Repeat every line, exactly, from the very first through the one where "hang(rod, wrist)" appears. Add nothing else.

# Material
* * *
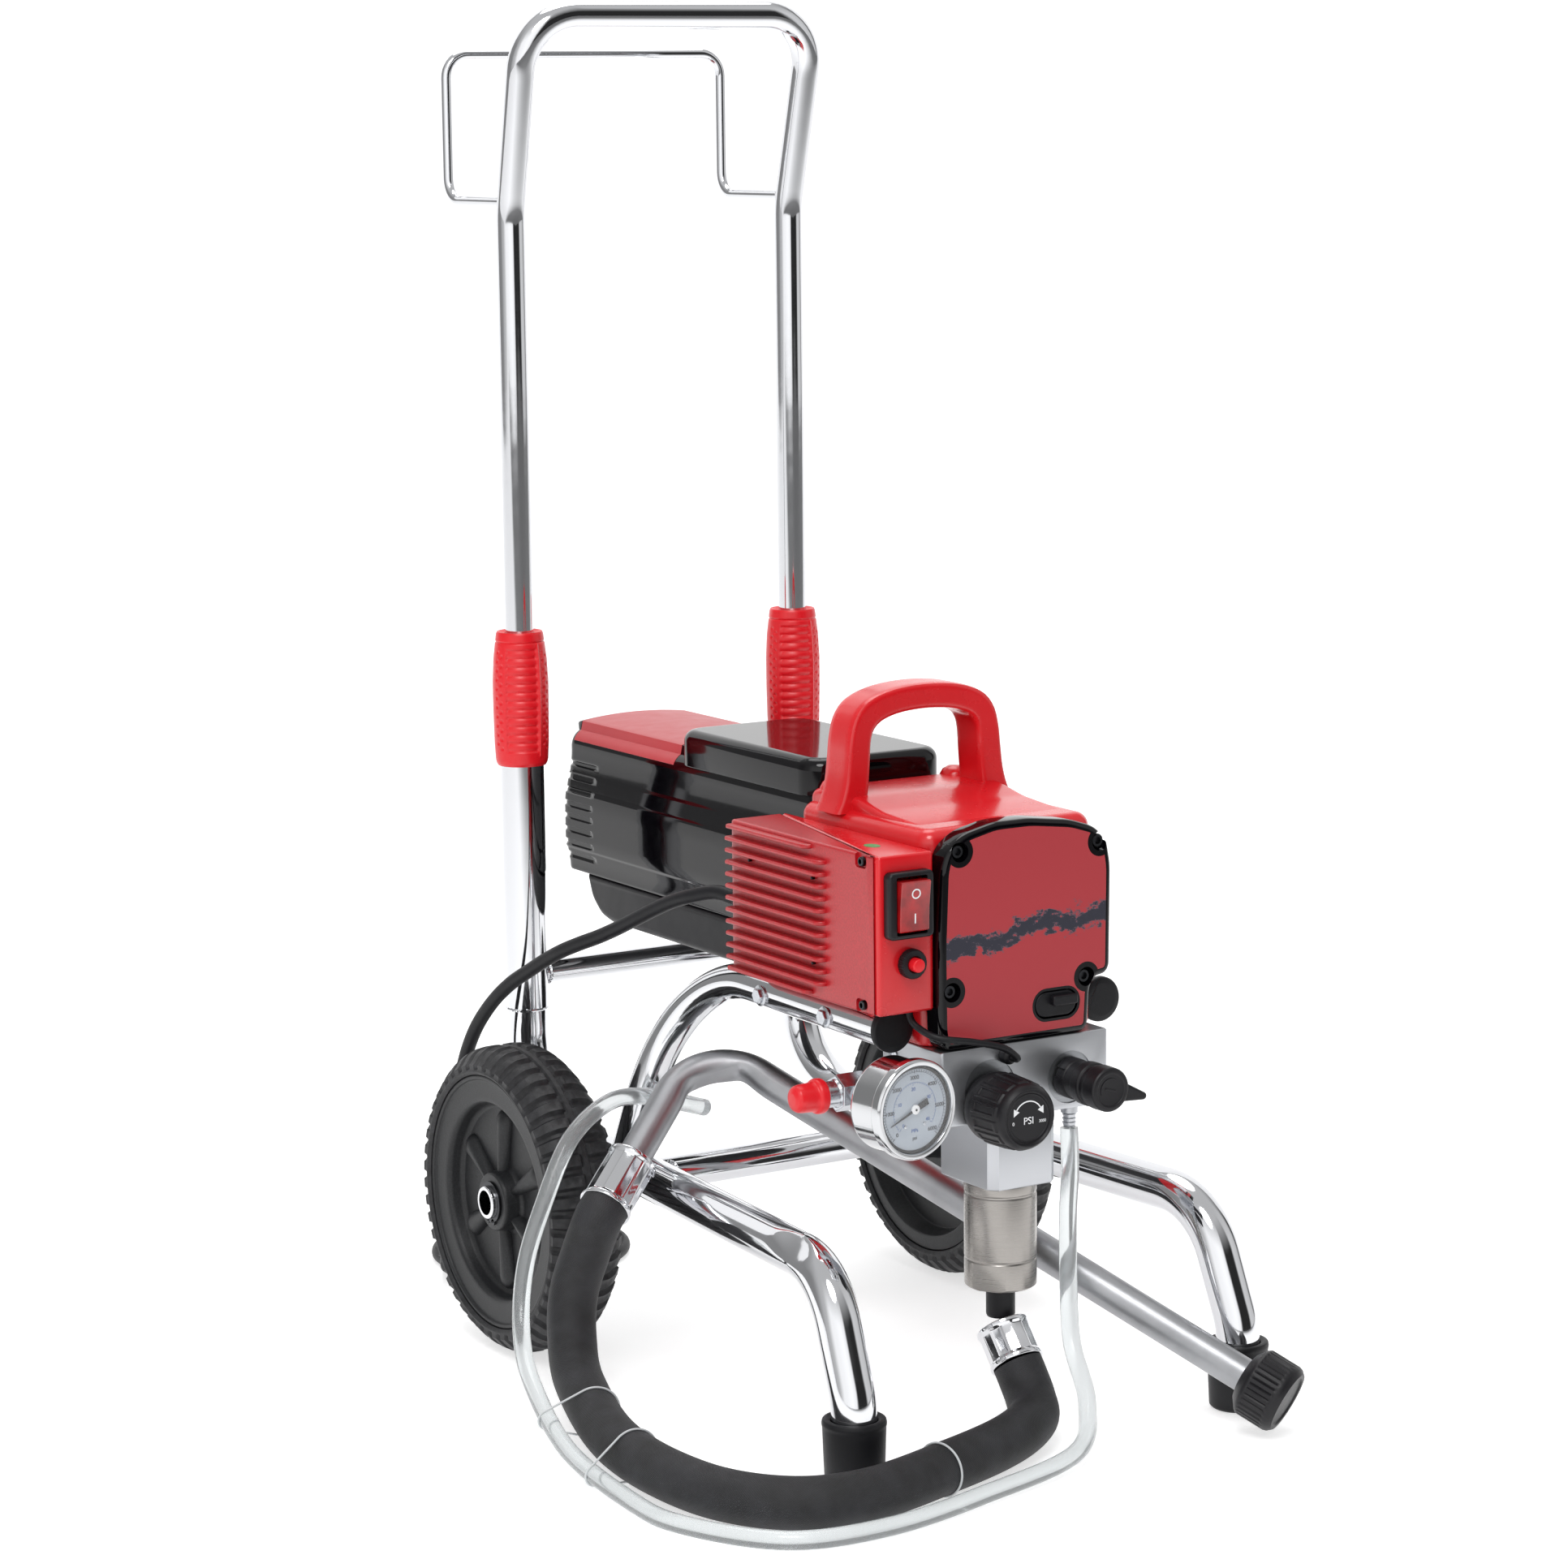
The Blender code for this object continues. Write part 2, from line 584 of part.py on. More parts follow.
wrist = pivot("wrist_pivot", (0, pumpY, wristZ), ALONG_FRONT)
eyeZ = crankZ + crankThrow
rod = outline("connecting_rod", [arc(0, wristZ, 0.0062, 200, 340, 6) + arc(0, eyeZ, 0.0095, -20, 200, 10)], 0.0090, "iron",
              (0, pumpY, 0), ALONG_FRONT)
hang(rod, wrist)

# Pump block: wide manifold above, narrow body below, cylinder under it
block = box("pump_block", (-blockHalfX, blockFront, blockStep), (blockHalfX, blockFront + blockDepth, blockTop), "aluminium")
soften(block, 0.0020, 1)
neck = box("block_neck", (-lowHalfX, blockFront + 0.0004, lowBottom), (lowHalfX, blockFront + lowDepth, blockStep + 0.02), cutter=True, bevel=0.005, segments=2)
rodBore = cylinder("rod_bore", rodD / 2 + run, 0.14, at=(0, pumpY, blockTop + 0.01 - 0.07), sides=28, cutter=True)
lowBore = cylinder("low_bore", rodD / 2 + 0.004, 0.05, at=(0, pumpY, lowBottom + 0.015), sides=28, cutter=True)
barb = turned("drain_barb_form", [(0, blockStep + 0.004), (0.0060, blockStep + 0.004), (0.0060, blockStep - 0.005), (0.0042, blockStep - 0.006),
                                  (0.0048, blockStep - barbL), (0, blockStep - barbL)], at=(barbX, barbY, 0), steps=20, cutter=True)
join(block, neck, barb)
rodRelief = cylinder("rod_relief", rodD / 2 + 0.005, 2 * (blockTop - wristZ + crankThrow * 2 + 0.004), at=(0, pumpY, blockTop),
                     sides=24, cutter=True)
cut(block, rodBore, lowBore, rodRelief)
cyl = turned("inlet_housing", [(0, cylinderFloor), (rodD / 2 + 0.004, cylinderFloor), (rodD / 2 + 0.004, lowBottom - gap), (cylinderD / 2 - 0.001, lowBottom - gap),
                               (cylinderD / 2, lowBottom - 0.0015), (cylinderD / 2, cylinderBottom + 0.001), (cylinderD / 2 - 0.001, cylinderBottom),
                               (0, cylinderBottom)], "steel", (0, pumpY, 0), steps=28)
for i, angle in enumerate((215, 35)):
    a = radians(angle)
    flat = box("wrench_flat_%d" % i, (-0.03, -0.01, -0.02), (0.03, 0.01, 0.02), cutter=True)
    flat.location = ((cylinderD / 2 + 0.0068) * cos(a), pumpY + (cylinderD / 2 + 0.0068) * sin(a), cylinderBottom + 0.0)
    flat.rotation_euler = (0, 0, a + pi / 2)
    cut(cyl, flat)

# Suction stub and the tilted lower ferrule
ferruleAxis = Vector((0, -sin(ferruleTilt), -cos(ferruleTilt)))
ferruleTopAt = Vector((0, pumpY - 0.002, ferruleTopZ))
stubBottom = ferruleTopZ + (stubD / 2 - 0.002) * np.tan(ferruleTilt) + gap
cylinder("suction_stub", stubD / 2, cylinderBottom - gap - stubBottom, "rubber", (0, pumpY, (cylinderBottom - gap + stubBottom) / 2), sides=24)
cylinder("lower_ferrule", ferruleD / 2, ferruleL, "chrome", ferruleTopAt + ferruleAxis * ferruleL / 2,
         ferruleAxis.to_track_quat('Z', 'Y').to_euler(), 24)

# Outlet fitting, its cap, and the gauge
fitting = turned("outlet_fitting", [(0, 0.1450), (0.0095, 0.1450), (0.0095, 0.1370), (0.0135, 0.1360), (0.0135, 0.1120),
                                    (0.0095, 0.1110), (0.0095, 0.0850), (0.0125, 0.0840), (0.0125, blockHalfX + gap), (0, blockHalfX + gap)],
                 "chrome", (0, fittingY, fittingZ), ALONG_MINUS_X, 24)
gx, gy = gaugeX, fittingY
turnG = (pi / 2, 0, gaugeTurn)
stem = cylinder("gauge_stem_form", 0.0075, gaugeNear - gap - 0.004, at=(gx + sin(gaugeTurn) * (gaugeNear - gap + 0.004) / 2, gy - cos(gaugeTurn) * (gaugeNear - gap + 0.004) / 2, fittingZ),
                turn=turnG, sides=20, cutter=True)
join(fitting, stem)
turned("outlet_cap", [(0, 0.1705), (0.0095, 0.1705), (0.0110, 0.1690), (0.0112, 0.1540), (capPlugD / 2, 0.1525), (capPlugD / 2, 0.1465),
                      (0.0110, 0.1453), (0, 0.1453)], "grip", (0, fittingY, fittingZ), ALONG_MINUS_X, 24)
gaugeCase = turned("gauge_case", [(0, gaugeFar - 0.0040), (bezelRingD / 2 - 0.0060, gaugeFar - 0.0040), (bezelRingD / 2 - 0.0050, gaugeFar), (bezelRingD / 2 - 0.0015, gaugeFar),
                                  (bezelRingD / 2, gaugeFar - 0.0015), (bezelRingD / 2, gaugeFar - 0.0075), (gaugeD / 2, gaugeFar - 0.0080),
                                  (gaugeD / 2, gaugeNear + 0.002), (gaugeD / 2 - 0.002, gaugeNear), (0, gaugeNear)], "chrome",
                   (gx, gy, fittingZ), turnG, 28)
needle = pivot("needle_pivot", (gx + sin(gaugeTurn) * gaugeFar, gy - cos(gaugeTurn) * gaugeFar, fittingZ), turnG)
hand = outline("gauge_needle", [[(-0.0006, 0.022), (-0.0011, 0.002), (-0.0022, -0.003), (-0.0022, -0.010), (0.0022, -0.010), (0.0022, -0.003), (0.0011, 0.002), (0.0006, 0.022)]],
               0.0008, "rubber", (gx + sin(gaugeTurn) * (gaugeFar - 0.0032), gy - cos(gaugeTurn) * (gaugeFar - 0.0032), fittingZ), turnG)
hand.rotation_euler = (pi / 2, radians(0), gaugeTurn)
hub = cylinder("needle_hub_form", 0.0030, 0.0012, at=(gx + sin(gaugeTurn) * (gaugeFar - 0.0031), gy - cos(gaugeTurn) * (gaugeFar - 0.0031), fittingZ), turn=turnG, sides=16, cutter=True)
join(hand, hub)
bpy.context.view_layer.update()
spinNeedle = Matrix.Translation(needle.matrix_world.translation) @ needle.matrix_world.to_3x3().to_4x4() @ Matrix.Rotation(radians(112), 4, 'Z') \
    @ needle.matrix_world.to_3x3().to_4x4().inverted() @ Matrix.Translation(-needle.matrix_world.translation)
hand.matrix_world = spinNeedle @ hand.matrix_world
hang(hand, needle)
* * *
# Finished answer
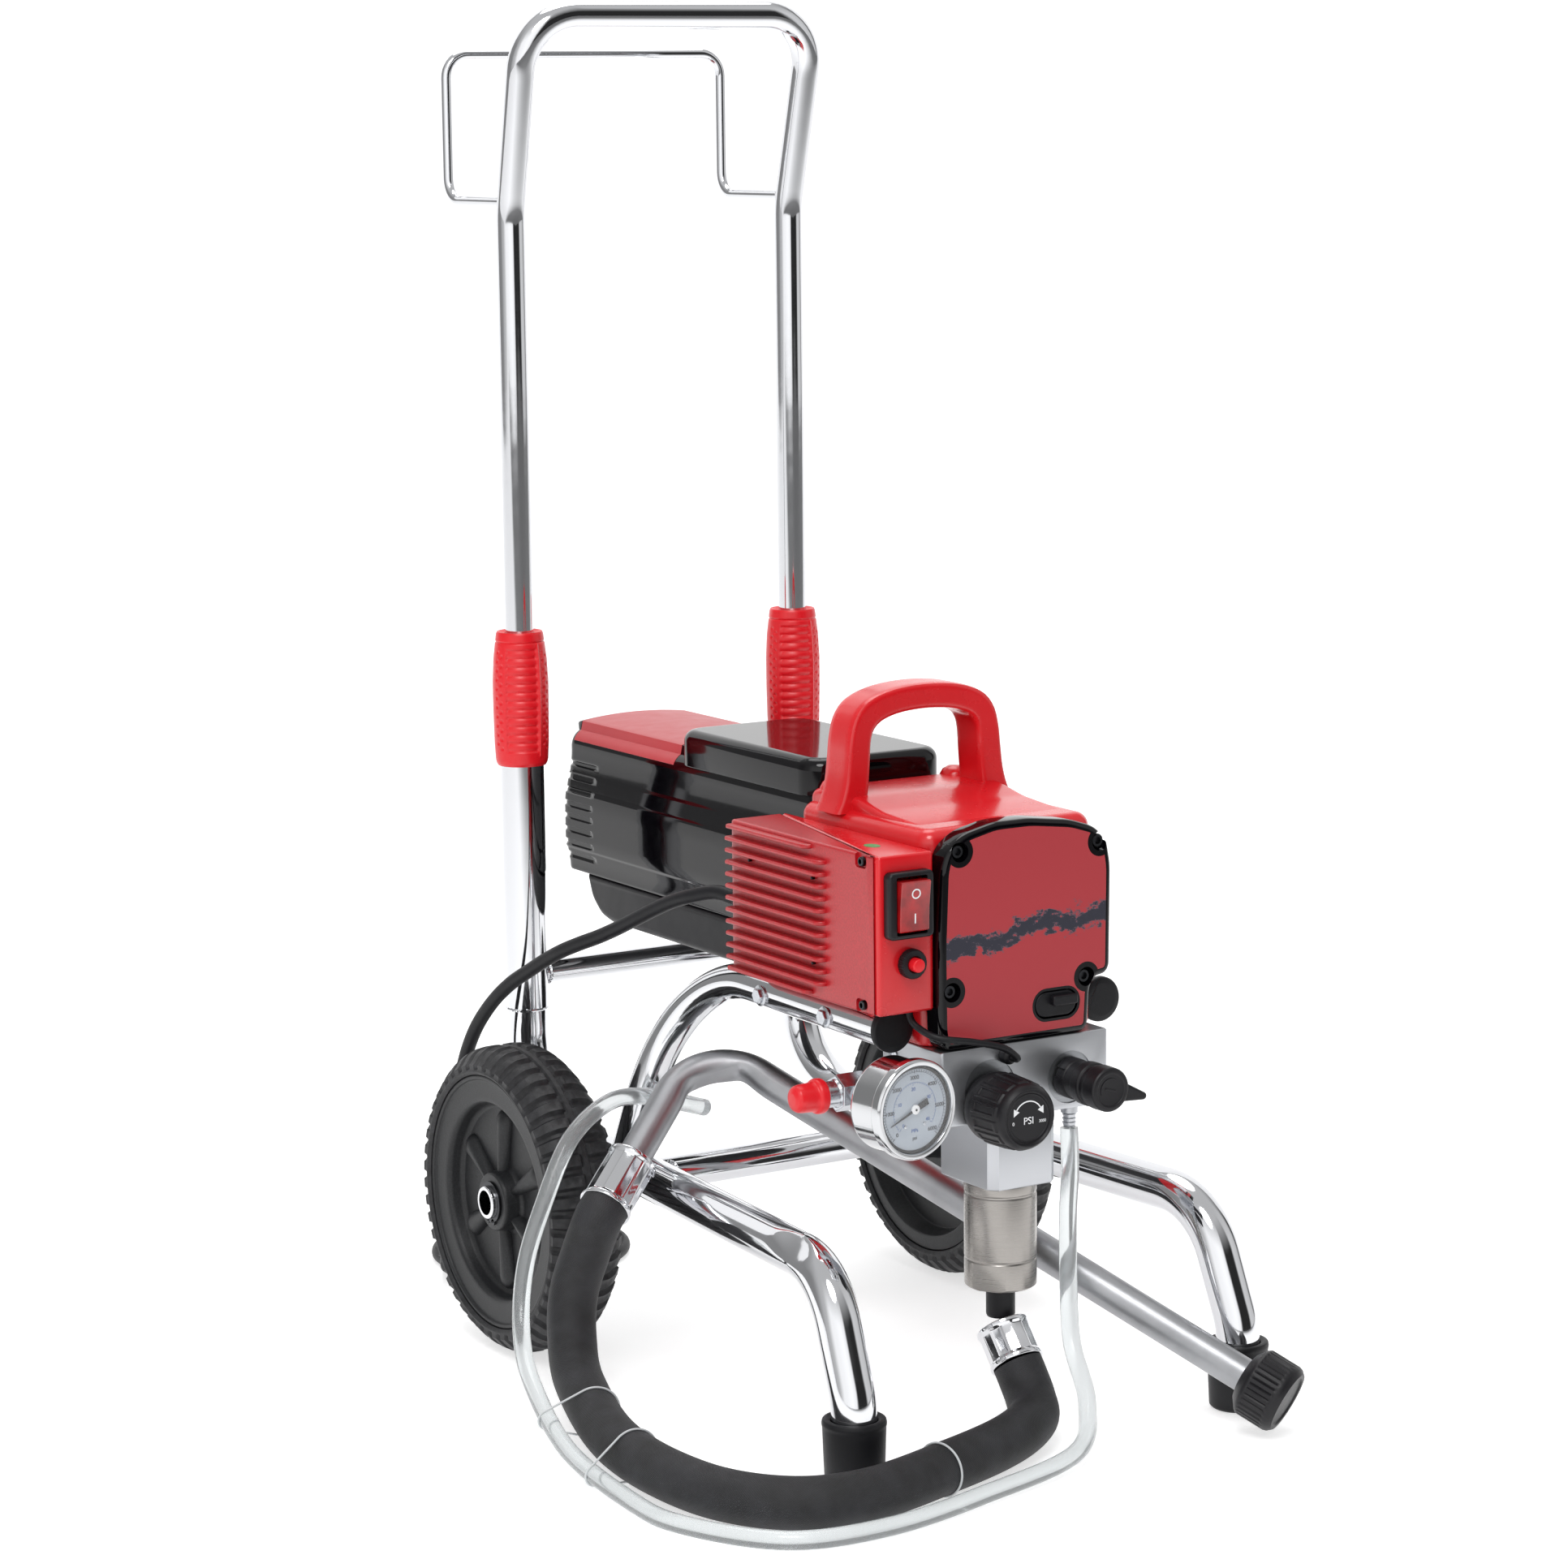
The Blender code for this object continues. Write part 2, from line 584 of part.py on. More parts follow.
wrist = pivot("wrist_pivot", (0, pumpY, wristZ), ALONG_FRONT)
eyeZ = crankZ + crankThrow
rod = outline("connecting_rod", [arc(0, wristZ, 0.0062, 200, 340, 6) + arc(0, eyeZ, 0.0095, -20, 200, 10)], 0.0090, "iron",
              (0, pumpY, 0), ALONG_FRONT)
hang(rod, wrist)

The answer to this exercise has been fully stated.